**Problem to solve**
Make an exact copy of all the data.

**Information supplied**
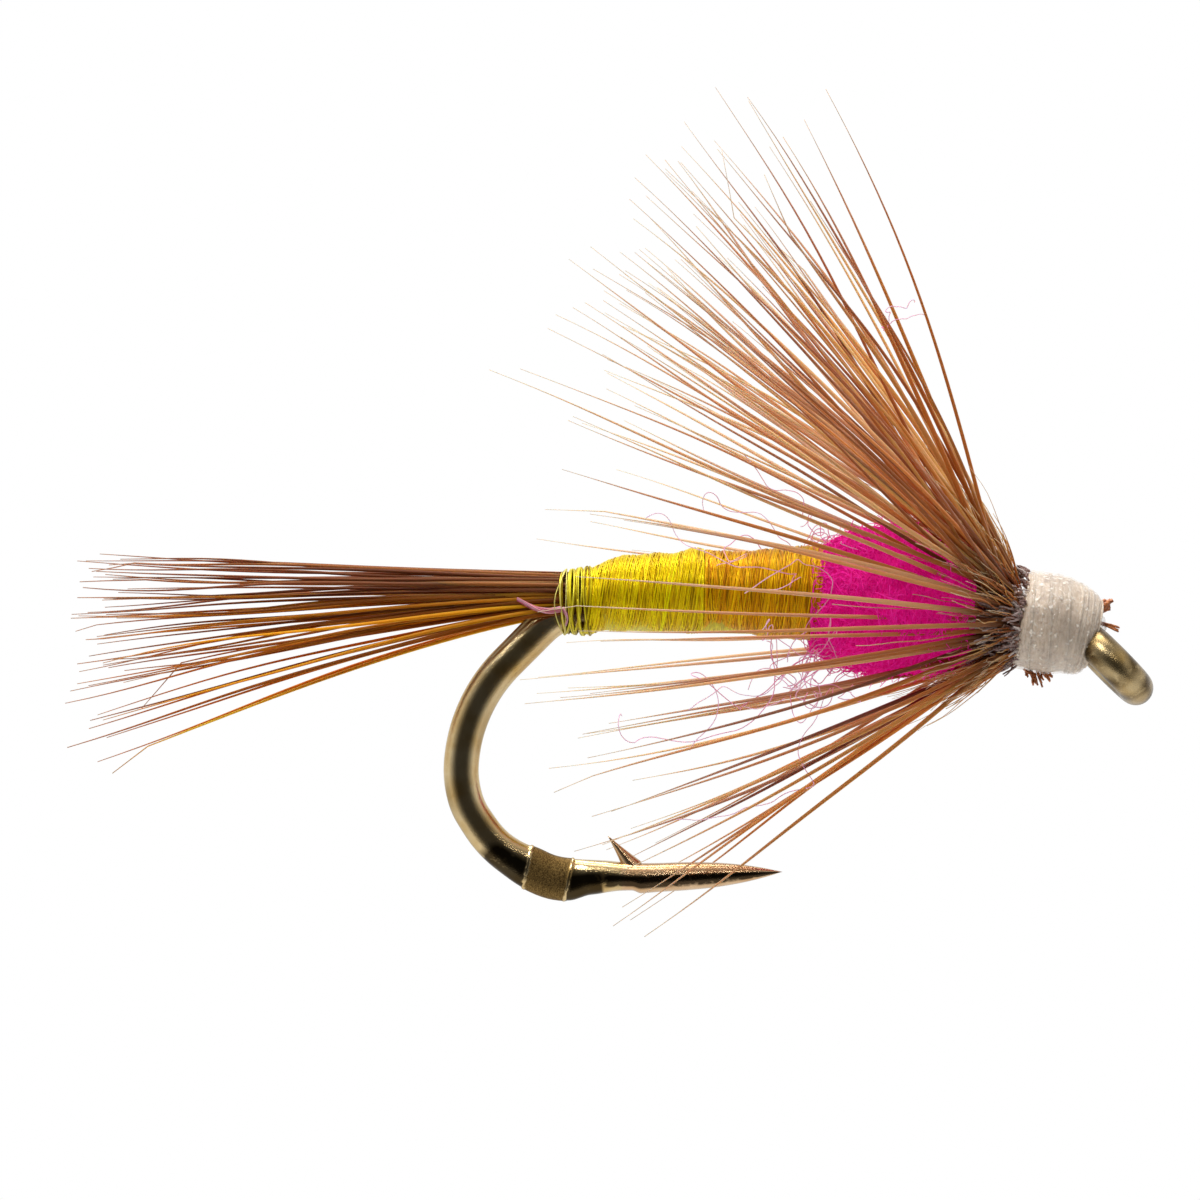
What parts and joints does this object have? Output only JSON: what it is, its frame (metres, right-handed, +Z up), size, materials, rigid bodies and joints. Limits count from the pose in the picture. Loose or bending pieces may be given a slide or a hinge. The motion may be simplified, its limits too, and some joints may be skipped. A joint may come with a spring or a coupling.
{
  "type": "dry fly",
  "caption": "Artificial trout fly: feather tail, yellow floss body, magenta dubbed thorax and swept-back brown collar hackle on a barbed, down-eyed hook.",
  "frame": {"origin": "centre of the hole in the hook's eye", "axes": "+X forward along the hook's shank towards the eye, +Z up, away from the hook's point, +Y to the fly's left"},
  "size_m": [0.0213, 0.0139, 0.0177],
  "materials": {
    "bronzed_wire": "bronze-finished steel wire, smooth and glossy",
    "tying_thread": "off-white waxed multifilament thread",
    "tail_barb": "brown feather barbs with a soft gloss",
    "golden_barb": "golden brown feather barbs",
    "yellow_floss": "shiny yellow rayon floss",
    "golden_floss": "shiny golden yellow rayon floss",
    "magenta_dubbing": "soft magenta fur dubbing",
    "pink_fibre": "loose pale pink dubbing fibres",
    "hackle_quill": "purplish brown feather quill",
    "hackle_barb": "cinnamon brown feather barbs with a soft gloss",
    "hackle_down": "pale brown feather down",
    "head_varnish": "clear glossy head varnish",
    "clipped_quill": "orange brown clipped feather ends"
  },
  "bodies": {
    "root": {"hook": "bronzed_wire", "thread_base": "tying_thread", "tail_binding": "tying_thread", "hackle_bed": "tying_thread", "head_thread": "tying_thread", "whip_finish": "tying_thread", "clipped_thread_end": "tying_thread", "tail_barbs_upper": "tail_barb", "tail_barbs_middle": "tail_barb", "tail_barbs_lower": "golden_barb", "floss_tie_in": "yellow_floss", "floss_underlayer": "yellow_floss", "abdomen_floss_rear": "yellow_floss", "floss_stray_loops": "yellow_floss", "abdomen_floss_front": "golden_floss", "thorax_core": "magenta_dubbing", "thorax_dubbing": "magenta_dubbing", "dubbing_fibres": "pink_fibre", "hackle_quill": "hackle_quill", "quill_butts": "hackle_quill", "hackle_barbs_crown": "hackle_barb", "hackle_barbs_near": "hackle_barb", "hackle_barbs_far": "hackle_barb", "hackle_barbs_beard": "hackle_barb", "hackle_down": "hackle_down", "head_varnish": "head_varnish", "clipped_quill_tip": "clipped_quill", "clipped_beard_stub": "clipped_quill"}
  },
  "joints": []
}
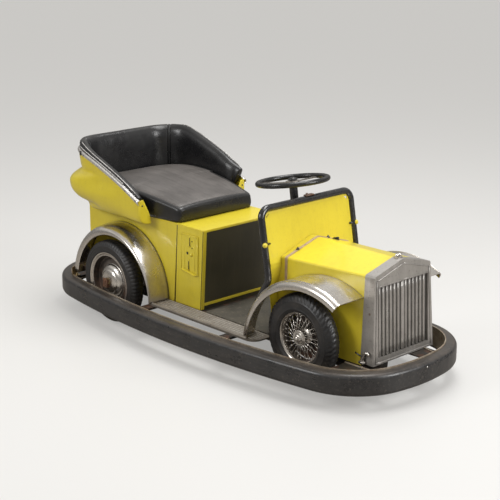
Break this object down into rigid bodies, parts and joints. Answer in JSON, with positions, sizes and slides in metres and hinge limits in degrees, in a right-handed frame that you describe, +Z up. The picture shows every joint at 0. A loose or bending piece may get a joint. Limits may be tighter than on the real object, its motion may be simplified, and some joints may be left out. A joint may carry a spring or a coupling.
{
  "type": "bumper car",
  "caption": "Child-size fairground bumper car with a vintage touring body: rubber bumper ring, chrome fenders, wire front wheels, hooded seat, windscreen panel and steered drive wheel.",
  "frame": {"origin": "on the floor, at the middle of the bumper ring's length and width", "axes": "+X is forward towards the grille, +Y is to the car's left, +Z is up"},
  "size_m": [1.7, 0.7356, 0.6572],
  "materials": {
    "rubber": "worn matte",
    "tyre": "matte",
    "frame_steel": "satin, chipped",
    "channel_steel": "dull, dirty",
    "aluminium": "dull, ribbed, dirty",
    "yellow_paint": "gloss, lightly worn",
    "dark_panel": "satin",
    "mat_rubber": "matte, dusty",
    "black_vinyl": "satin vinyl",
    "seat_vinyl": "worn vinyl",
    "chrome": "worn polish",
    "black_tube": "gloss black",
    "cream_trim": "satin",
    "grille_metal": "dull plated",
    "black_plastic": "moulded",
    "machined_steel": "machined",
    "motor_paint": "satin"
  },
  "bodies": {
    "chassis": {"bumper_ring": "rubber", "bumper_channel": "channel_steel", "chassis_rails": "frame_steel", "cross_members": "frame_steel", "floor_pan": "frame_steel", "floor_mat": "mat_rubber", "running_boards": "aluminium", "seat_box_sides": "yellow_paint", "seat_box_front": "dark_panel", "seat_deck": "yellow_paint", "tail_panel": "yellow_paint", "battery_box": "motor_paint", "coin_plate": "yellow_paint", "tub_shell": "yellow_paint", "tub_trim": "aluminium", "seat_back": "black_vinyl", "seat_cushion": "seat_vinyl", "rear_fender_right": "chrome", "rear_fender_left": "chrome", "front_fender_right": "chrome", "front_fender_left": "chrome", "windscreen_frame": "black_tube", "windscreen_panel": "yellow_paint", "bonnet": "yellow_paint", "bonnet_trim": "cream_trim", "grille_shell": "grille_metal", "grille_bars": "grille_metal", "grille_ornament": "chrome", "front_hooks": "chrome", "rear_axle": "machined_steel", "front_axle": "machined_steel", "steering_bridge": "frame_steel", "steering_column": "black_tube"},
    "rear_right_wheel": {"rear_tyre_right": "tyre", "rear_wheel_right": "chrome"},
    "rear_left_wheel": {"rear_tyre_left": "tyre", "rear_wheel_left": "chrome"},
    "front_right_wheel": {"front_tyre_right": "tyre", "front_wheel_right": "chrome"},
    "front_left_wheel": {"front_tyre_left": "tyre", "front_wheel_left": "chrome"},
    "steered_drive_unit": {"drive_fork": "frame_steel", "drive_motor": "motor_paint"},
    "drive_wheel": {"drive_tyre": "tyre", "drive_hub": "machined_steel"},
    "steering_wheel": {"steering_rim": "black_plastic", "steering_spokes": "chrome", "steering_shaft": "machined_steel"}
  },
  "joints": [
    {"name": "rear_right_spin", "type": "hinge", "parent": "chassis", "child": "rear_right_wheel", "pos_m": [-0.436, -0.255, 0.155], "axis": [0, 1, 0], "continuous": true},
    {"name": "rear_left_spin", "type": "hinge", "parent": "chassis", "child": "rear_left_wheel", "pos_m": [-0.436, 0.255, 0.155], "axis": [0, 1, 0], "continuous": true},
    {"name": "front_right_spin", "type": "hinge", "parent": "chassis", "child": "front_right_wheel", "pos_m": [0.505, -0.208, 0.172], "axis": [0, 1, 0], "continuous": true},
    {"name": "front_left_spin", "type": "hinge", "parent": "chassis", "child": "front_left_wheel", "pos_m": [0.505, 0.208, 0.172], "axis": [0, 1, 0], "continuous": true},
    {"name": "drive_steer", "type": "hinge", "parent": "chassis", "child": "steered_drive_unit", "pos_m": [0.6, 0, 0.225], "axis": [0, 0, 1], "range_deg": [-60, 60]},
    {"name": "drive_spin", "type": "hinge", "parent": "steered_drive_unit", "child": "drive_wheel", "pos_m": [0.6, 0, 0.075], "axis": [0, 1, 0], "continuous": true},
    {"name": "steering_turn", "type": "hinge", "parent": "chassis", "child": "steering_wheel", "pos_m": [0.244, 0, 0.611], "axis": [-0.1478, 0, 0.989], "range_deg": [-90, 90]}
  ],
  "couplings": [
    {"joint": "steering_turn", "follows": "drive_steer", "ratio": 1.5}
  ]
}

**Full response**
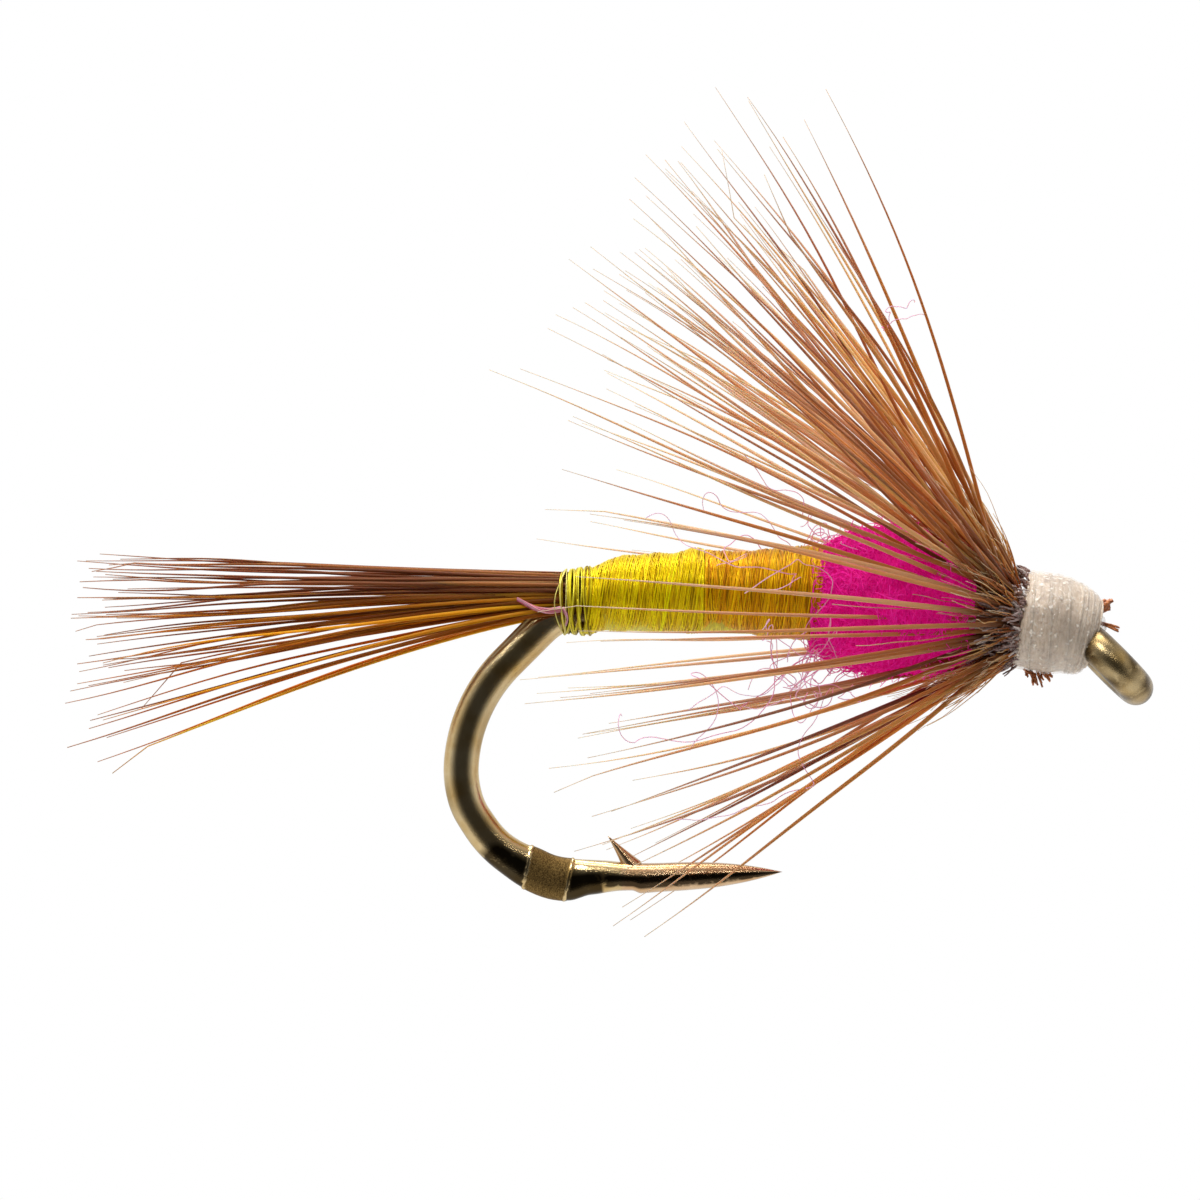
What parts and joints does this object have? Output only JSON: what it is, its frame (metres, right-handed, +Z up), size, materials, rigid bodies and joints. Limits count from the pose in the picture. Loose or bending pieces may be given a slide or a hinge. The motion may be simplified, its limits too, and some joints may be skipped. A joint may come with a spring or a coupling.
{
  "type": "dry fly",
  "caption": "Artificial trout fly: feather tail, yellow floss body, magenta dubbed thorax and swept-back brown collar hackle on a barbed, down-eyed hook.",
  "frame": {"origin": "centre of the hole in the hook's eye", "axes": "+X forward along the hook's shank towards the eye, +Z up, away from the hook's point, +Y to the fly's left"},
  "size_m": [0.0213, 0.0139, 0.0177],
  "materials": {
    "bronzed_wire": "bronze-finished steel wire, smooth and glossy",
    "tying_thread": "off-white waxed multifilament thread",
    "tail_barb": "brown feather barbs with a soft gloss",
    "golden_barb": "golden brown feather barbs",
    "yellow_floss": "shiny yellow rayon floss",
    "golden_floss": "shiny golden yellow rayon floss",
    "magenta_dubbing": "soft magenta fur dubbing",
    "pink_fibre": "loose pale pink dubbing fibres",
    "hackle_quill": "purplish brown feather quill",
    "hackle_barb": "cinnamon brown feather barbs with a soft gloss",
    "hackle_down": "pale brown feather down",
    "head_varnish": "clear glossy head varnish",
    "clipped_quill": "orange brown clipped feather ends"
  },
  "bodies": {
    "root": {"hook": "bronzed_wire", "thread_base": "tying_thread", "tail_binding": "tying_thread", "hackle_bed": "tying_thread", "head_thread": "tying_thread", "whip_finish": "tying_thread", "clipped_thread_end": "tying_thread", "tail_barbs_upper": "tail_barb", "tail_barbs_middle": "tail_barb", "tail_barbs_lower": "golden_barb", "floss_tie_in": "yellow_floss", "floss_underlayer": "yellow_floss", "abdomen_floss_rear": "yellow_floss", "floss_stray_loops": "yellow_floss", "abdomen_floss_front": "golden_floss", "thorax_core": "magenta_dubbing", "thorax_dubbing": "magenta_dubbing", "dubbing_fibres": "pink_fibre", "hackle_quill": "hackle_quill", "quill_butts": "hackle_quill", "hackle_barbs_crown": "hackle_barb", "hackle_barbs_near": "hackle_barb", "hackle_barbs_far": "hackle_barb", "hackle_barbs_beard": "hackle_barb", "hackle_down": "hackle_down", "head_varnish": "head_varnish", "clipped_quill_tip": "clipped_quill", "clipped_beard_stub": "clipped_quill"}
  },
  "joints": []
}
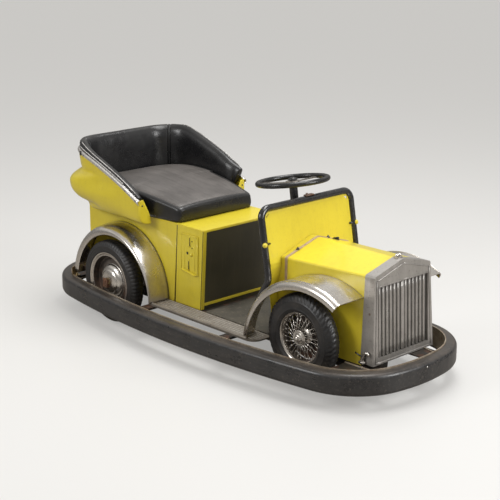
Break this object down into rigid bodies, parts and joints. Answer in JSON, with positions, sizes and slides in metres and hinge limits in degrees, in a right-handed frame that you describe, +Z up. The picture shows every joint at 0. A loose or bending piece may get a joint. Limits may be tighter than on the real object, its motion may be simplified, and some joints may be left out. A joint may carry a spring or a coupling.
{
  "type": "bumper car",
  "caption": "Child-size fairground bumper car with a vintage touring body: rubber bumper ring, chrome fenders, wire front wheels, hooded seat, windscreen panel and steered drive wheel.",
  "frame": {"origin": "on the floor, at the middle of the bumper ring's length and width", "axes": "+X is forward towards the grille, +Y is to the car's left, +Z is up"},
  "size_m": [1.7, 0.7356, 0.6572],
  "materials": {
    "rubber": "worn matte",
    "tyre": "matte",
    "frame_steel": "satin, chipped",
    "channel_steel": "dull, dirty",
    "aluminium": "dull, ribbed, dirty",
    "yellow_paint": "gloss, lightly worn",
    "dark_panel": "satin",
    "mat_rubber": "matte, dusty",
    "black_vinyl": "satin vinyl",
    "seat_vinyl": "worn vinyl",
    "chrome": "worn polish",
    "black_tube": "gloss black",
    "cream_trim": "satin",
    "grille_metal": "dull plated",
    "black_plastic": "moulded",
    "machined_steel": "machined",
    "motor_paint": "satin"
  },
  "bodies": {
    "chassis": {"bumper_ring": "rubber", "bumper_channel": "channel_steel", "chassis_rails": "frame_steel", "cross_members": "frame_steel", "floor_pan": "frame_steel", "floor_mat": "mat_rubber", "running_boards": "aluminium", "seat_box_sides": "yellow_paint", "seat_box_front": "dark_panel", "seat_deck": "yellow_paint", "tail_panel": "yellow_paint", "battery_box": "motor_paint", "coin_plate": "yellow_paint", "tub_shell": "yellow_paint", "tub_trim": "aluminium", "seat_back": "black_vinyl", "seat_cushion": "seat_vinyl", "rear_fender_right": "chrome", "rear_fender_left": "chrome", "front_fender_right": "chrome", "front_fender_left": "chrome", "windscreen_frame": "black_tube", "windscreen_panel": "yellow_paint", "bonnet": "yellow_paint", "bonnet_trim": "cream_trim", "grille_shell": "grille_metal", "grille_bars": "grille_metal", "grille_ornament": "chrome", "front_hooks": "chrome", "rear_axle": "machined_steel", "front_axle": "machined_steel", "steering_bridge": "frame_steel", "steering_column": "black_tube"},
    "rear_right_wheel": {"rear_tyre_right": "tyre", "rear_wheel_right": "chrome"},
    "rear_left_wheel": {"rear_tyre_left": "tyre", "rear_wheel_left": "chrome"},
    "front_right_wheel": {"front_tyre_right": "tyre", "front_wheel_right": "chrome"},
    "front_left_wheel": {"front_tyre_left": "tyre", "front_wheel_left": "chrome"},
    "steered_drive_unit": {"drive_fork": "frame_steel", "drive_motor": "motor_paint"},
    "drive_wheel": {"drive_tyre": "tyre", "drive_hub": "machined_steel"},
    "steering_wheel": {"steering_rim": "black_plastic", "steering_spokes": "chrome", "steering_shaft": "machined_steel"}
  },
  "joints": [
    {"name": "rear_right_spin", "type": "hinge", "parent": "chassis", "child": "rear_right_wheel", "pos_m": [-0.436, -0.255, 0.155], "axis": [0, 1, 0], "continuous": true},
    {"name": "rear_left_spin", "type": "hinge", "parent": "chassis", "child": "rear_left_wheel", "pos_m": [-0.436, 0.255, 0.155], "axis": [0, 1, 0], "continuous": true},
    {"name": "front_right_spin", "type": "hinge", "parent": "chassis", "child": "front_right_wheel", "pos_m": [0.505, -0.208, 0.172], "axis": [0, 1, 0], "continuous": true},
    {"name": "front_left_spin", "type": "hinge", "parent": "chassis", "child": "front_left_wheel", "pos_m": [0.505, 0.208, 0.172], "axis": [0, 1, 0], "continuous": true},
    {"name": "drive_steer", "type": "hinge", "parent": "chassis", "child": "steered_drive_unit", "pos_m": [0.6, 0, 0.225], "axis": [0, 0, 1], "range_deg": [-60, 60]},
    {"name": "drive_spin", "type": "hinge", "parent": "steered_drive_unit", "child": "drive_wheel", "pos_m": [0.6, 0, 0.075], "axis": [0, 1, 0], "continuous": true},
    {"name": "steering_turn", "type": "hinge", "parent": "chassis", "child": "steering_wheel", "pos_m": [0.244, 0, 0.611], "axis": [-0.1478, 0, 0.989], "range_deg": [-90, 90]}
  ],
  "couplings": [
    {"joint": "steering_turn", "follows": "drive_steer", "ratio": 1.5}
  ]
}